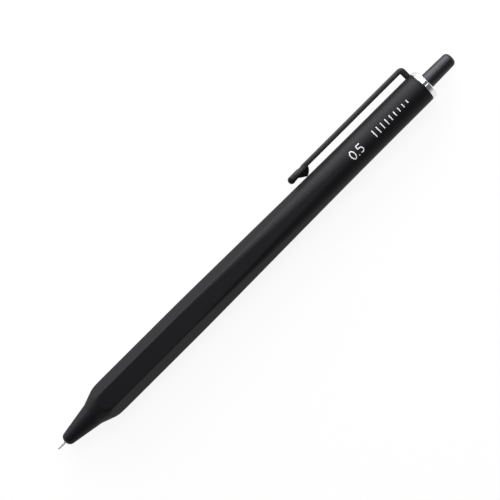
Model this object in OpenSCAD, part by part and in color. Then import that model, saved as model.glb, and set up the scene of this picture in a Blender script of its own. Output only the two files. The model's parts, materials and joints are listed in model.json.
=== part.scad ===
// Retractable needle-point gel pen.
// Every piece is drawn standing on the writing point, with +Z towards the button,
// and laid() then puts the pen down on one flat of its grip: +X runs from the
// writing point to the button and +Y is the clip side. The pen is drawn with its
// needle out. All sizes are in millimetres.

/* [Refill] */
// Length of the refill, from the writing point to the rear of its tail plug
refill_len = 111.1; // [106:0.1:116]
// Outside diameter of the ink tube
tube_d = 6; // [5.4:0.1:6.6]
// Wall of the ink tube
tube_wall = 0.7; // [0.4:0.05:0.9]
// Length of the grease follower behind the ink
follower_len = 9.5; // [8:0.5:12]
// Length of the empty tube between the follower and the tail plug
air_len = 9.6; // [3:0.1:40]
// Length of the float that sits in the follower
float_len = 6; // [4:0.5:7]
// Diameter of the float
float_d = 3; // [2:0.1:3.4]
// Length of the tail plug inside the tube
plug_len = 5; // [3:0.5:7]
// Thickness of the tail plug's flange
plug_flange = 0.8; // [0.5:0.1:1.2]
// Diameter of the vent through the tail plug
vent_d = 1.2; // [0.6:0.1:1.6]

/* [Writing point] */
// Diameter of the writing ball
ball_d = 0.5; // [0.4:0.02:0.56]
// Outside diameter of the needle tube
needle_d = 0.76; // [0.7:0.02:0.9]
// Length of the needle tube
needle_len = 12.4; // [11:0.2:14]
// How far the needle stands out of the nose when the pen writes
needle_out = 2.7; // [1.8:0.1:3.2]
// Length over which the needle tapers at its end
needle_taper = 0.9; // [0.5:0.1:1.4]
// How far the needle's rim reaches past the middle of the ball, which keeps it in
ball_lip = 0.11; // [0.08:0.01:0.13]
// Wall of the needle's rim round the ball
lip_wall = 0.03; // [0.02:0.005:0.05]
// Diameter of the feed hole through the needle
feed_d = 0.38; // [0.3:0.02:0.44]
// Wire diameter of the spring behind the ball
ball_wire_d = 0.05; // [0.04:0.005:0.06]
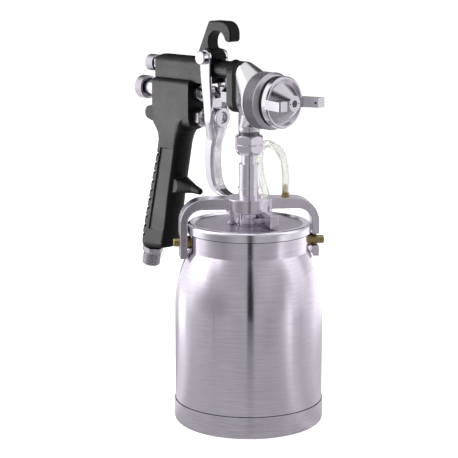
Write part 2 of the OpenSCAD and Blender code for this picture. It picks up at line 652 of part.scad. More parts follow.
// ---------- Head ----------
module head() {
    neck_z = nut_top + 3 - axis_z;
    seat_z = nut_z + 5.4 + gap - axis_z;
    color(alloy)
    at_axis() difference() {
        union() {
            hull() {
                translate([head_x, 0, 0]) rotate([90, 0, 90]) linear_extrude(2) flange_outline();
                along_x(nose_x - 2, 0) cylinder(r = nose_r, h = 2, $fn = 64);
            }
            along_x(nose_x - 1, 0) cylinder(r = thread_r, h = 8);
            translate([0, 0, neck_z]) cylinder(r = inlet_neck_r, h = 12.5);
            hull() {
                translate([0, 0, neck_z + 3]) cylinder(r = inlet_neck_r, h = 6, $fn = 48);
                along_x(6, -4) cylinder(r = 12.5, h = 5, $fn = 48);
            }
            translate([0, 0, seat_z]) cylinder(r = inlet_thread_r, h = neck_z - seat_z + 1);
        }
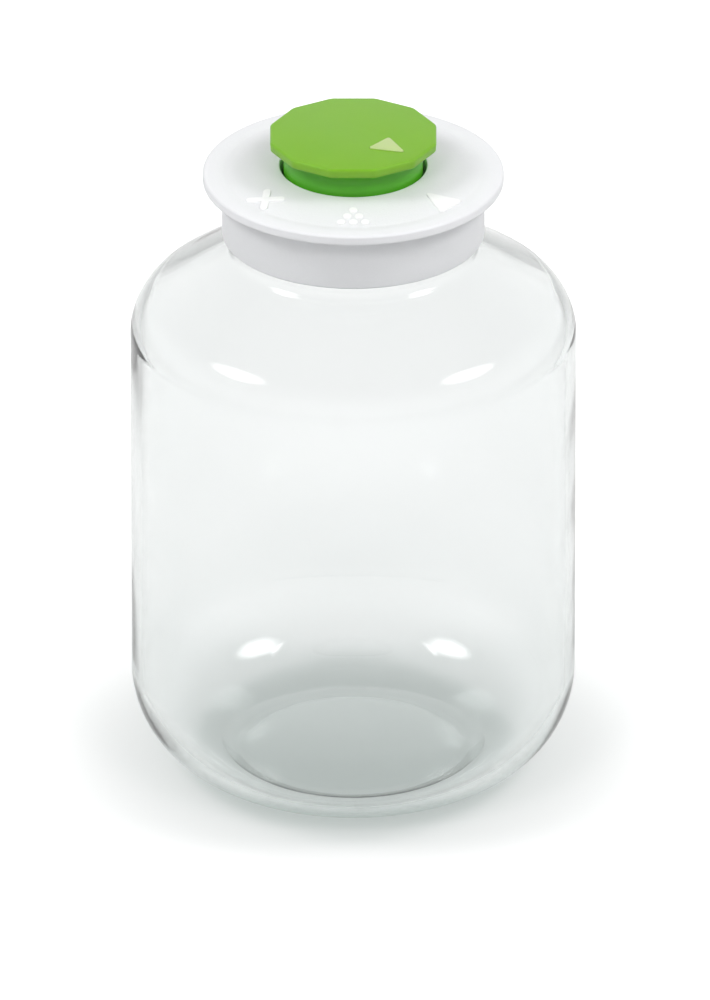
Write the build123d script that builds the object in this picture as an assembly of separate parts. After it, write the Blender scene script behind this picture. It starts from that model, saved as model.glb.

> STATED PROBLEM
Write out the entries in full, exactly as given.

> EXERCISE RESULT
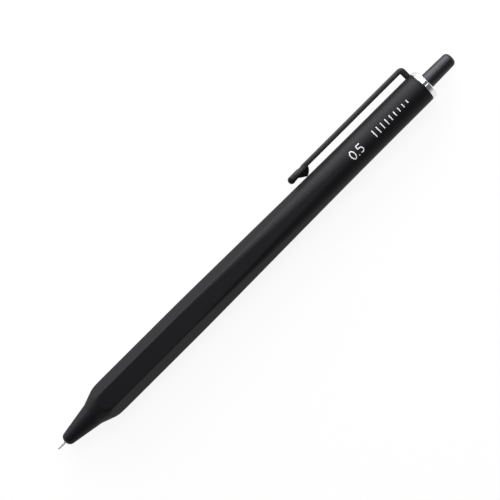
Model this object in OpenSCAD, part by part and in color. Then import that model, saved as model.glb, and set up the scene of this picture in a Blender script of its own. Output only the two files. The model's parts, materials and joints are listed in model.json.
=== part.scad ===
// Retractable needle-point gel pen.
// Every piece is drawn standing on the writing point, with +Z towards the button,
// and laid() then puts the pen down on one flat of its grip: +X runs from the
// writing point to the button and +Y is the clip side. The pen is drawn with its
// needle out. All sizes are in millimetres.

/* [Refill] */
// Length of the refill, from the writing point to the rear of its tail plug
refill_len = 111.1; // [106:0.1:116]
// Outside diameter of the ink tube
tube_d = 6; // [5.4:0.1:6.6]
// Wall of the ink tube
tube_wall = 0.7; // [0.4:0.05:0.9]
// Length of the grease follower behind the ink
follower_len = 9.5; // [8:0.5:12]
// Length of the empty tube between the follower and the tail plug
air_len = 9.6; // [3:0.1:40]
// Length of the float that sits in the follower
float_len = 6; // [4:0.5:7]
// Diameter of the float
float_d = 3; // [2:0.1:3.4]
// Length of the tail plug inside the tube
plug_len = 5; // [3:0.5:7]
// Thickness of the tail plug's flange
plug_flange = 0.8; // [0.5:0.1:1.2]
// Diameter of the vent through the tail plug
vent_d = 1.2; // [0.6:0.1:1.6]

/* [Writing point] */
// Diameter of the writing ball
ball_d = 0.5; // [0.4:0.02:0.56]
// Outside diameter of the needle tube
needle_d = 0.76; // [0.7:0.02:0.9]
// Length of the needle tube
needle_len = 12.4; // [11:0.2:14]
// How far the needle stands out of the nose when the pen writes
needle_out = 2.7; // [1.8:0.1:3.2]
// Length over which the needle tapers at its end
needle_taper = 0.9; // [0.5:0.1:1.4]
// How far the needle's rim reaches past the middle of the ball, which keeps it in
ball_lip = 0.11; // [0.08:0.01:0.13]
// Wall of the needle's rim round the ball
lip_wall = 0.03; // [0.02:0.005:0.05]
// Diameter of the feed hole through the needle
feed_d = 0.38; // [0.3:0.02:0.44]
// Wire diameter of the spring behind the ball
ball_wire_d = 0.05; // [0.04:0.005:0.06]
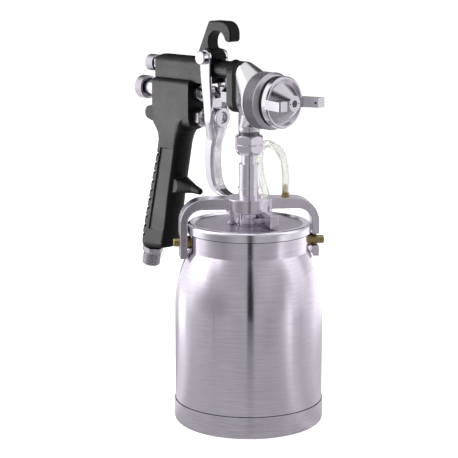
Write part 2 of the OpenSCAD and Blender code for this picture. It picks up at line 652 of part.scad. More parts follow.
// ---------- Head ----------
module head() {
    neck_z = nut_top + 3 - axis_z;
    seat_z = nut_z + 5.4 + gap - axis_z;
    color(alloy)
    at_axis() difference() {
        union() {
            hull() {
                translate([head_x, 0, 0]) rotate([90, 0, 90]) linear_extrude(2) flange_outline();
                along_x(nose_x - 2, 0) cylinder(r = nose_r, h = 2, $fn = 64);
            }
            along_x(nose_x - 1, 0) cylinder(r = thread_r, h = 8);
            translate([0, 0, neck_z]) cylinder(r = inlet_neck_r, h = 12.5);
            hull() {
                translate([0, 0, neck_z + 3]) cylinder(r = inlet_neck_r, h = 6, $fn = 48);
                along_x(6, -4) cylinder(r = 12.5, h = 5, $fn = 48);
            }
            translate([0, 0, seat_z]) cylinder(r = inlet_thread_r, h = neck_z - seat_z + 1);
        }
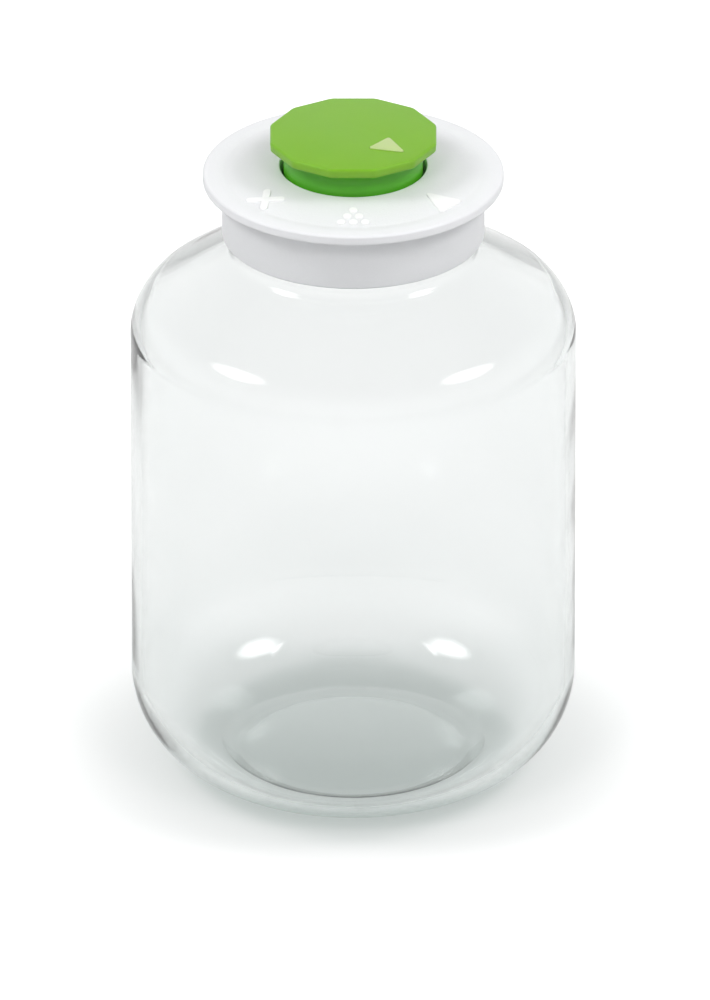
Write the build123d script that builds the object in this picture as an assembly of separate parts. After it, write the Blender scene script behind this picture. It starts from that model, saved as model.glb.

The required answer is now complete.